John Gardner

Like many successful authors, John Gardner – the author of 14 James Bond novels, who has died aged 80 – started his writing career as a journalist.

He could in fact have had several careers – he was an Anglican priest before crisis of belief triggered an unlikely move to the Royal Marines, and a short career as a stage magician – he was a member of the Magic Circle.

Another change of direction found him working as a drama critic (as Edmund Gardner – a name which his editor thought ‘more Shakespearean”) on the Stratford-upon-Avon Herald.

He had found his métier, but by now he was hitting the bottle, and it was his battle with alcoholism that brought him his first success as an author, with his only work of non-fiction, Spin the Bottle.

While working for the Herald, in the late Fifties and early Sixties, John lived in Tiddington, a village a couple of miles outside Stratford, and would often get a lift into work from Peter Hall, then director of the fledgling Royal Shakespeare Company.

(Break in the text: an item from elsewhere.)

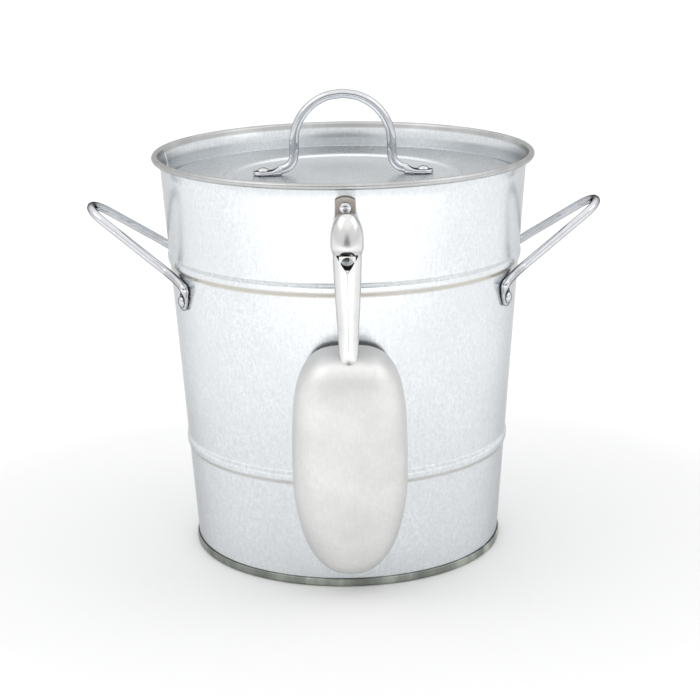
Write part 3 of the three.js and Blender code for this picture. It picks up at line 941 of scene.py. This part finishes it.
def build_hook():
    thick, half_top, half_nose = 1.2, 5.5, 1.9
    top, shoulder, bend_height, bend, tip = 224.4, 203.0, 194.0, 3.4, 6.5
    shift = 0.8
    off = FIT + thick / 2
    line = []
    steps = 26
    for k in range(steps + 1):
        height = top + (bend_height - top) * k / steps
        line.append((wall_radius(height) + off, height))
    line += arc((line[-1][0] + bend, bend_height), bend, 184, 315, 12)[1:]
    x, z = line[-1]
    for k in range(1, 5):
        reach = tip * math.sqrt(0.5) * k / 4
        line.append((x + reach, z + reach))
    columns = [-1 + 2 * k / 12 for k in range(13)]
    points, faces = [], []
    for skin in (-1, 1):
        for i, (out, height) in enumerate(line):
            before, after = line[max(i - 1, 0)], line[min(i + 1, len(line) - 1)]
            along = Vector((after[0] - before[0], after[1] - before[1])).normalized()
            normal = Vector((-along.y, along.x)) * (skin * thick / 2)
            share = smooth((shoulder - 3.5 - height) / -5.0) if i <= steps else 0.0
            half = half_nose + (half_top - half_nose) * share
            for u in columns:
                sag = 0.0
                if i <= 3:
                    sag = (1.9 * u * u) * (1 - i / 4)
                points.append((shift + u * half, -(out + normal.x), height + normal.y - sag))
    rows, width = len(line), len(columns)
    skin_size = rows * width

    def at(skin, i, j):
        return skin * skin_size + i * width + j

    for i in range(rows - 1):
        for j in range(width - 1):
            for skin in (0, 1):
                faces.append(
                    (at(skin, i, j), at(skin, i, j + 1), at(skin, i + 1, j + 1), at(skin, i + 1, j))
                )
        for j in (0, width - 1):
            faces.append((at(0, i, j), at(1, i, j), at(1, i + 1, j), at(0, i + 1, j)))
    for i in (0, rows - 1):
        for j in range(width - 1):
            faces.append((at(0, i, j), at(0, i, j + 1), at(1, i, j + 1), at(1, i, j)))
    hook = piece_from("scoop_hook_strip", points, faces)
    soften_edges(hook, 0.25)
    finished(hook, metals["nickel"], "bucket", "nickel", "scoop_hook")
    height = 218.5
    out = Vector((0, -1, -settings().pail.wall_growth)).normalized()
    across = Vector((1, 0, 0))
    place = placed(across, out.cross(across), out, (shift, -wall_radius(height), height))
    face = 2 * FIT + thick
    depth = face + settings().pail.sheet / MM + 0.45
    head = rivet("hook_rivet_head", place, face - 0.3, depth - 0.3, 2.6, 0.5)
    finished(head, metals["chrome"], "bucket", "chrome", "hook_rivet")


def soften_edges(piece, width):
    bevel = piece.modifiers.new("softened_edges", "BEVEL")
    bevel.width = width * MM
    bevel.segments = 2
    bevel.limit_method = "ANGLE"
    bevel.angle_limit = math.radians(40)
    bevel.harden_normals = True


# ---- Scoop ----

STAND_OFF = 4.0
SCOOP_SHIFT = 1.5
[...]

He also reported from the Shakespeare Festival in Stratford, Ontario; did a lecture tour of the US; and visited Moscow with the Royal Shakespeare Company, where he was mysteriously arrested by the KGB.

Preston Witts, a former Herald writer, said: ‘I’m deeply sad to hear about John. We were looking forward to seeing him in Stratford shortly. We were going to invite him up here to see David Warner as Falstaff in Henry IV. John had reviewed Warner’s first ever performance at the Royal Shakespeare Theatre in the early Sixties.’